Two men trapped in a West Virginia coal mine made a "valiant effort" to escape, but were blocked by scorching heat and thick smoke from a conveyor belt fire that also prevented rescuers from finding their bodies for two days, the director of the state mining agency said.

The fatalities rose the state's death toll of miners killed on the job to 14 in less than a month and prompted renewed calls to improve mine safety.

Gov. Joe Manchin said he planned to introduce legislation Monday dealing with rapid responses in emergencies, electronic tracking technology and reserve oxygen stations for underground miners.

"These two men who perished in this mine, the 12 men who perished in the Sago Mine, I can only say to each of those families ... that they have not died in vain," Manchin said. Twelve miners died after a Jan. 2 explosion at the Sago Mine, more than 180 miles away. The sole survivor of that accident remained hospitalized in a light coma.

The latest two victims died in the Aracoma Coal's Alma No. 1 mine in Melville, about 60 miles southwest of Charleston. A conveyor belt caught fire Thursday and the two victims — both husbands and fathers with more than a decade of mining experience — became separated from their 12-member crew.

The rest of the crew and nine other miners working in another section of the mine escaped unharmed.

The bodies were found Saturday in an area of the mine where rescue teams had been battling the intense blaze for more than 40 hours. Rescuers could not enter that portion of the mine until the flames had been mostly extinguished and the tunnels cooled down.

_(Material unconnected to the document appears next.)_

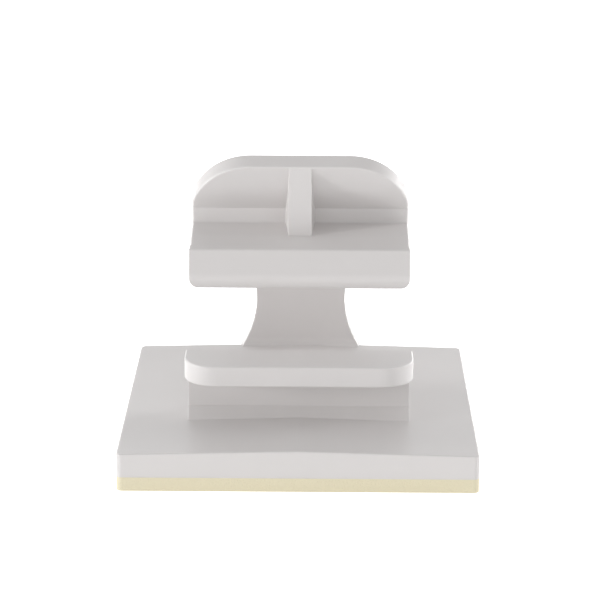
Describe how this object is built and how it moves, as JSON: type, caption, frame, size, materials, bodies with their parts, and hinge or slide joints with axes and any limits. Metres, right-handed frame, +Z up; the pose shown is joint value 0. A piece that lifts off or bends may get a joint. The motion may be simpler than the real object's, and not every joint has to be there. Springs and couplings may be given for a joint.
{
  "type": "cable clip",
  "caption": "Self-adhesive cable clip, moulded open: a strap bends over the cables and its hooked head snaps under the lip of an upright wall.",
  "frame": {"origin": "centre of the sticky underside of the foam pad", "axes": "+Z up, away from the surface the clip is stuck to; the lip and the finger tab face -Y; cables run along X"},
  "size_m": [0.0254, 0.0265, 0.021],
  "materials": {
    "body_plastic": "moulded polyamide, light warm grey-white, satin",
    "adhesive_foam": "closed-cell foam tape, cream, matt, cut square"
  },
  "bodies": {
    "root": {"clip_body": "body_plastic", "foam_pad": "adhesive_foam"}
  },
  "joints": []
}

It appeared the two victims, identified as Don I. Bragg, 33, and Ellery Hatfield, 47, made a "valiant effort" to escape, said Doug Conaway, director of the state Office of Miners' Health Training and Safety.

The bodies were to be sent to a medical examiner's office in Charleston.

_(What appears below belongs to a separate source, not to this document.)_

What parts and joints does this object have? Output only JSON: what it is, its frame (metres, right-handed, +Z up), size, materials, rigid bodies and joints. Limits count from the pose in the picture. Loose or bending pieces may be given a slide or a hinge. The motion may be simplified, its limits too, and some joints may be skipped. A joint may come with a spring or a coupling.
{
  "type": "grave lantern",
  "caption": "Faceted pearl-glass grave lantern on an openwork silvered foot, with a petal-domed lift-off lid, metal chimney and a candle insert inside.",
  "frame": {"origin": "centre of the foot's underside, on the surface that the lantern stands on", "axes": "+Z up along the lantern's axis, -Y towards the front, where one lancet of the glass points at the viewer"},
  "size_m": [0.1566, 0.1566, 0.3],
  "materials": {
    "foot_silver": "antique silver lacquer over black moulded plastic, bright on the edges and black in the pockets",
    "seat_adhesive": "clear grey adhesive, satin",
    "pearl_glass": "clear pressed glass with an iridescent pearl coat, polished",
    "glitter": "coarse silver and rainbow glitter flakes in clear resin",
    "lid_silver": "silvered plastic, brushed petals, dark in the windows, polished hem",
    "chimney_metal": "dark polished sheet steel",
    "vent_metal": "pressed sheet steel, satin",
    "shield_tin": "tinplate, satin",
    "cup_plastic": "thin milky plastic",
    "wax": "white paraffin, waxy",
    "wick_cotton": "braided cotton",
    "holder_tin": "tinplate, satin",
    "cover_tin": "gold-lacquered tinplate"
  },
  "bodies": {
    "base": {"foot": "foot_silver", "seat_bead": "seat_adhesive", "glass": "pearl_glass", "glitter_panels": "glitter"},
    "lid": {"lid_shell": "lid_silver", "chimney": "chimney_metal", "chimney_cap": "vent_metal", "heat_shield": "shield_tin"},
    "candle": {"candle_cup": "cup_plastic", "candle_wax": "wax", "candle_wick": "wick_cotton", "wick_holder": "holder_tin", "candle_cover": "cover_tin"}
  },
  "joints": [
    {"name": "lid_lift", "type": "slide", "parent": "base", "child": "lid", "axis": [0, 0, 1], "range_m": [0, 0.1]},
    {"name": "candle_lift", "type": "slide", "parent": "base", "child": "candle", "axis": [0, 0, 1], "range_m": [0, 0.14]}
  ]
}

Rescue efforts were also hampered by intense heat and smoke that cut visibility to 2 to 3 feet in some parts of the mine. Teams were able to get into four tunnels, each about four miles long, but they could not get beyond the burning conveyor belt. Heat from the fire had also caused the roof of the mine to deteriorate.

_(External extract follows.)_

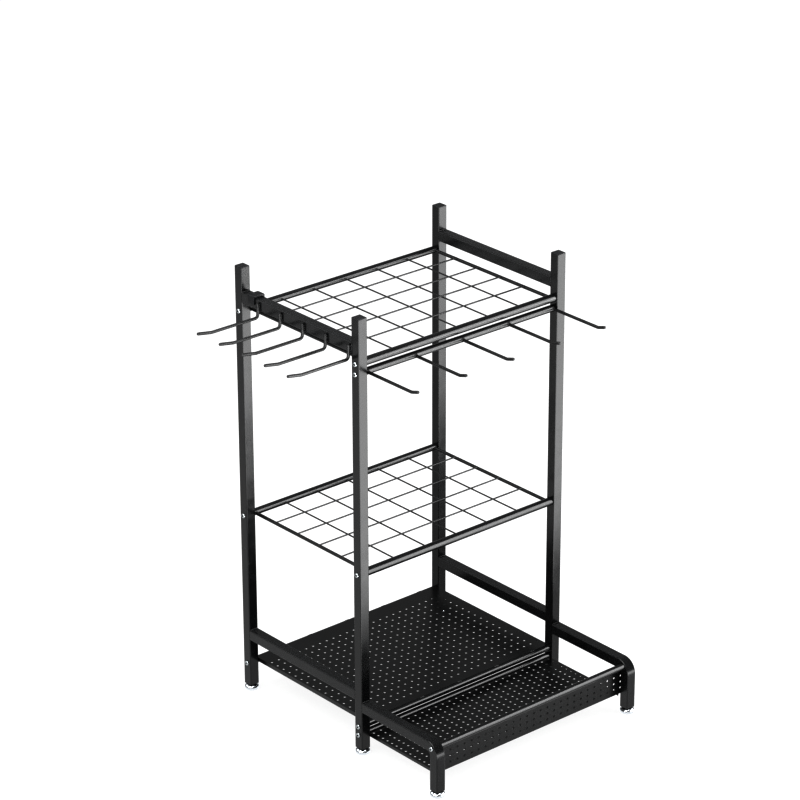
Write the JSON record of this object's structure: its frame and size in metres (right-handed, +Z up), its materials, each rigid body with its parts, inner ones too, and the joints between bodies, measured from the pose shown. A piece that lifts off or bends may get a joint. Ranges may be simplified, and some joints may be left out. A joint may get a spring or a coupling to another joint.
{
  "type": "garden tool rack",
  "caption": "Freestanding steel tool rack with two open wire grids for long handles, a perforated tray, a fenced front bin and hook prongs at the front and left side.",
  "frame": {"origin": "bottom centre of the whole rack's box, on the floor plane, side prongs included", "axes": "+X to the rack's right as seen from its front, +Y to its back, +Z up; the front bin faces -Y and the side prongs reach -X"},
  "size_m": [0.7062, 0.6244, 0.9566],
  "materials": {
    "frame_coat": "black powder coat, satin to gloss",
    "tube_coat": "black powder coat, gloss",
    "wire_coat": "black powder coat, satin",
    "sheet_coat": "black powder coat, satin",
    "black_plastic": "moulded black plastic",
    "zinc": "bright zinc plate",
    "chrome_foot": "polished chrome"
  },
  "bodies": {
    "rack": {"post_left_back": "frame_coat", "post_left_front": "frame_coat", "post_right_back": "frame_coat", "post_right_front": "frame_coat", "top_rail_left": "frame_coat", "top_rail_right": "frame_coat", "base_rail_left": "frame_coat", "base_rail_right": "frame_coat", "leg_left": "frame_coat", "leg_right": "frame_coat", "cap_left_back": "black_plastic", "cap_left_front": "black_plastic", "cap_right_back": "black_plastic", "cap_right_front": "black_plastic", "upper_rear_tube": "tube_coat", "upper_front_tube": "tube_coat", "upper_side_rods": "wire_coat", "upper_long_wires": "wire_coat", "upper_cross_wires": "wire_coat", "middle_rear_tube": "tube_coat", "middle_front_tube": "tube_coat", "middle_side_rods": "wire_coat", "middle_long_wires": "wire_coat", "middle_cross_wires": "wire_coat", "hook_bar": "tube_coat", "front_prong_1": "wire_coat", "front_prong_2": "wire_coat", "front_prong_3": "wire_coat", "front_prong_4": "wire_coat", "front_prong_5": "wire_coat", "side_prong_1": "wire_coat", "side_prong_2": "wire_coat", "side_prong_3": "wire_coat", "side_prong_4": "wire_coat", "side_prong_5": "wire_coat", "rail_saddle": "black_plastic", "rear_tray_sheet": "sheet_coat", "rear_tray_rear_tube": "tube_coat", "rear_tray_front_tube": "tube_coat", "front_tray_sheet": "sheet_coat", "front_fence_sheet": "sheet_coat", "front_tray_rear_tube": "tube_coat", "fence_top_tube": "tube_coat", "tube_end_nuts": "zinc", "bolts": "zinc", "foot_nut_left_back": "black_plastic", "foot_nut_left_mid": "black_plastic", "foot_nut_left_front": "black_plastic", "foot_nut_right_back": "black_plastic", "foot_nut_right_mid": "black_plastic", "foot_nut_right_front": "black_plastic"},
    "foot_left_back": {"foot_left_back": "chrome_foot"},
    "foot_left_mid": {"foot_left_mid": "chrome_foot"},
    "foot_left_front": {"foot_left_front": "chrome_foot"},
    "foot_right_back": {"foot_right_back": "chrome_foot"},
    "foot_right_mid": {"foot_right_mid": "chrome_foot"},
    "foot_right_front": {"foot_right_front": "chrome_foot"}
  },
  "joints": [
    {"name": "foot_left_back_screw", "type": "slide", "parent": "rack", "child": "foot_left_back", "axis": [0, 0, -1], "range_m": [0, 0.012]},
    {"name": "foot_left_mid_screw", "type": "slide", "parent": "rack", "child": "foot_left_mid", "axis": [0, 0, -1], "range_m": [0, 0.012]},
    {"name": "foot_left_front_screw", "type": "slide", "parent": "rack", "child": "foot_left_front", "axis": [0, 0, -1], "range_m": [0, 0.012]},
    {"name": "foot_right_back_screw", "type": "slide", "parent": "rack", "child": "foot_right_back", "axis": [0, 0, -1], "range_m": [0, 0.012]},
    {"name": "foot_right_mid_screw", "type": "slide", "parent": "rack", "child": "foot_right_mid", "axis": [0, 0, -1], "range_m": [0, 0.012]},
    {"name": "foot_right_front_screw", "type": "slide", "parent": "rack", "child": "foot_right_front", "axis": [0, 0, -1], "range_m": [0, 0.012]}
  ]
}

The two men had been equipped with oxygen canisters that typically produce about an hour's worth of air.

Jimmy Marcum, a 54-year-old retired miner from Delbarton, said better equipment is needed to protect miners.

"I mean, they can send a man to the moon but they can't make a (oxygen canister) that will last at least 16 hours," Marcum said. "That's what they need to do."

Manchin planned to travel Tuesday to Washington to discuss his proposals with the state's congressional delegation, hoping they will seek reforms on the federal level.

Rep. Nick Rahall (news, bio, voting record), D-W.Va., said Congress must give the federal Mine Safety and Health Administration the tools to operate effectively, and may have to increase its budget.

"It's unfortunate that every coal mine health and safety law on the books is written with the blood of coal miners," Rahall said.

The federal Mine Health and Safety Act was written a year after a 1968 explosion in Farmington that killed 78 miners, including Manchin's uncle.

Massey Energy opened the mine in 1999, and these are its first fatalities. The company said in a statement it was saddened by the miners' deaths and would focus on comforting the families.